Not "instead of" as-well-as.

This entire subthread is clearly a digression ;p, but why do you say that? The rules were about using a built-in or standard collection: this Java implementation does not use HashMap and instead uses a random project with a better data structure for this use case. This is a loophole to bypass the restriction on writing your own hashtable: you just have to publish it first? ;P
Those are different implementations; I know those exist, and which is why I had specifically said there were multiple implementations and pointed at the "faster one", which is obviously the one most people are going to be paying attention to, and which is the one that is also most relevant as we could and probably should expect the implementations for other languages to use some crazy one-off library: it demonstrates and undermines the limitations placed on the various languages seem arbitrary enough that you can't read into these results as being indicative of the languages themselves, but simultaneously that we shouldn't even care as the fast Java entry effectively "cheated".

I am going to take a step back: you seem irked by my comments, due to the knee-jerk link to have me contribute a different implementation for C++ as well as arguing with the short reply what I really maintain is a nearly-offtopic point about the Java library in question here (both of which I am reading as slightly aggressive towards me or my comment).

Do you really like this benchmark? Are you super excited that Rust is slightly faster right now than C/C++/Java? What is going through your head when you read my comments? Do you disagree that we should expect all native-ish languages to do equally-enough well for most people given these constraints?
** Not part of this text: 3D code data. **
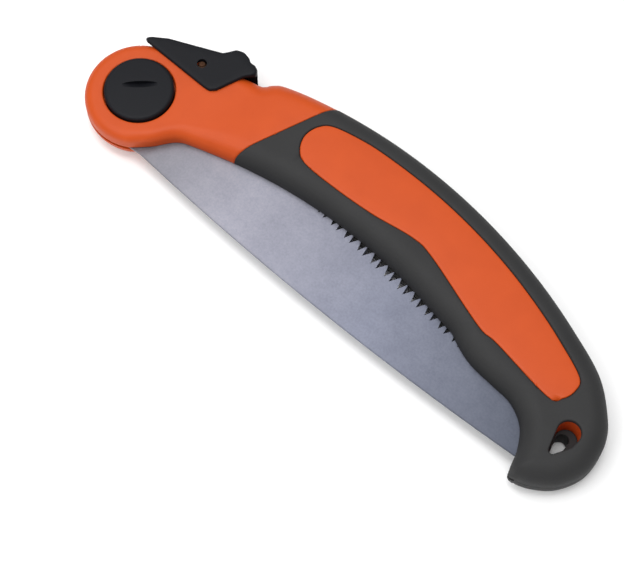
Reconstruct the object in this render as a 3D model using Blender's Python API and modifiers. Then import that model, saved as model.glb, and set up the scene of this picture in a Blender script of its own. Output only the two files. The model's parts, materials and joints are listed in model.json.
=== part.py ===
"""Folding pruning saw, folded shut and lying on its side.

X runs from the blade's pivot to the pommel, Y from the belly of the handle to its back, and Z through
its thickness. The origin is the point where the pivot's axis meets the plane that the saw rests on.
Lengths are written in millimetres. Heights inside the helpers count from the blade's mid-plane, which
lies MID_Z above that plane; every object hangs under an empty on the mid-plane.
"""
import math

import bmesh
import bpy
import numpy as np
from mathutils.geometry import delaunay_2d_cdt

MM = 0.001
GAP = 0.3                 # air between two pieces that touch on the real saw

# Handle
GRIP_HALF = 10.5          # half thickness over the soft grip
MID_Z = GRIP_HALF
HEAD_HALF = 8.2           # half thickness of the hard shell round the pivot
NECK_HALF = 10.1          # half thickness of the hard shell where the grip starts
NECK_X = (26.0, 54.0)     # the shell thickens between these
HEAD_RADIUS = 22.0
EDGE_ROUND = 8.0          # radius of the rounding between side and edge
HEAD_ROUND = {1: 4.0, -1: 7.0}   # the same at the head, front and rear
ROUND_X = (16.0, 44.0)    # it grows between these
SKIN = 2.0                # thickness of the soft grip over the shell
CORE_OVERLAP = 3.0        # how far the core passes the split plane, and the space of the grip
MOULD_OVERLAP = 2.0
MOULD_REACH = 16.0
OUTLINE_STEP = 5.0
ROUND_STEPS = 3
BELLY_FRONT = ((18, -12.5), (24, -5))
BELLY_TOP = (102.5, 10.1)
BELLY_RADIUS = 221.0      # of the long arch between these
BELLY_ARCH_X = (31.0, 150.0)
BELLY_REAR = ((157, 3.8), (163, 1), (171, -1.5), (182, -2.5), (191, -3.5), (199, -8), (204, -15.5),
              (206.8, -24))
HOOK = ((208.2, -26), (210.4, -25.6))
POMMEL_LOW = (206.8, -3.0, 22.5)     # centre and radius of its lower and its upper arc
POMMEL_HIGH = (203.3, -3.0, 26.0)
BACK_TOP = (104.5, 50.1)
BACK_RADII = (225.0, 240.0)          # before and behind its highest point
BACK_X = (210.0, 42.0)
CROWN = ((36.8, 38.1), (34.4, 35.1), (30, 33.8), (20, 30.6), (10, 27.4), (0, 24), (-6, 22.2))
HEAD_ARC = (113.0, 301.0)

# Soft grip
GRIP_FRONT = ((71, 62), (41.4, -12))
WINDOW_RIM = 8.5          # width of the soft strip between the window and the back
WINDOW_BACK_X = (78, 196)  # the strip keeps that width between these
WINDOW_STEP = 14.0
WINDOW_SPLIT_Y = 20.0      # between its back edge and its low edge
WINDOW_FRONT = (73.5, 28.0, 10.3)    # centre and radius of its two round ends
WINDOW_REAR = (199.2, 12.6, 8.3)
WINDOW_LOW = ((88, 17.5), (105, 18.5), (123, 21), (134, 19.5), (164, 9.5), (174, 8.5))
LANYARD = ((215.4, -1.1, 4.5), (217.2, -4.4, 2.6), (214.9, -10.6, 1.3))   # circles in its corners
LINING = 1.9              # the rear grip lines the lanyard hole to this depth,
LINING_SHIFT = (-0.96, -0.84)   # more at the back and less at the belly

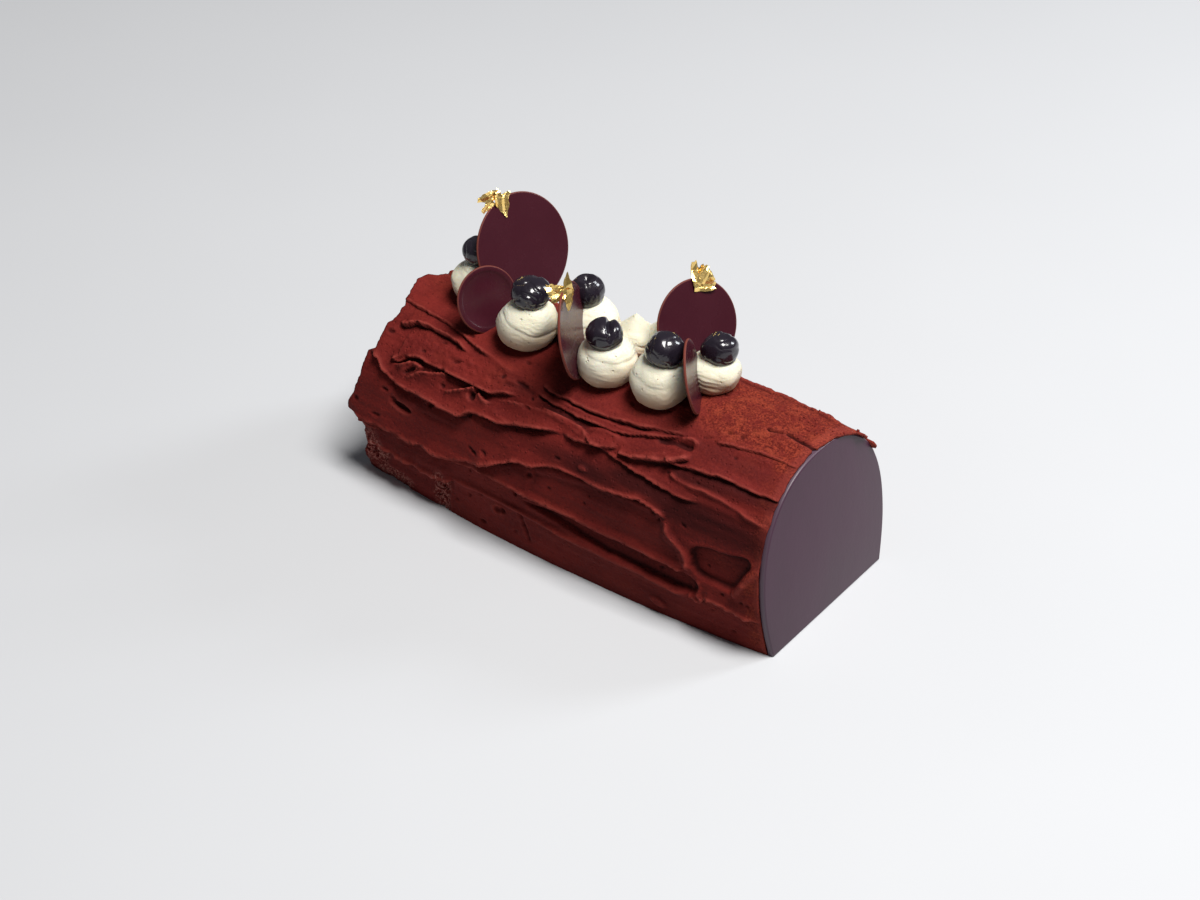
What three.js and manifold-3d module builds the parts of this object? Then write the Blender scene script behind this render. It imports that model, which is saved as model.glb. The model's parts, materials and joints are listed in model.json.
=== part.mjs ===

Is it that my comment is coming off to you as "no fun allowed", as I am trying to point out that this is a meaningless competition that mostly teaches us about different things than "who is winning"?

In fact, looking at your recent comment history, I am realizing you are being super aggressive about this with everyone, and are nigh unto spamming the play.html link to everyone who tries to comment about the high-level idea of "what are we doing here". What's up?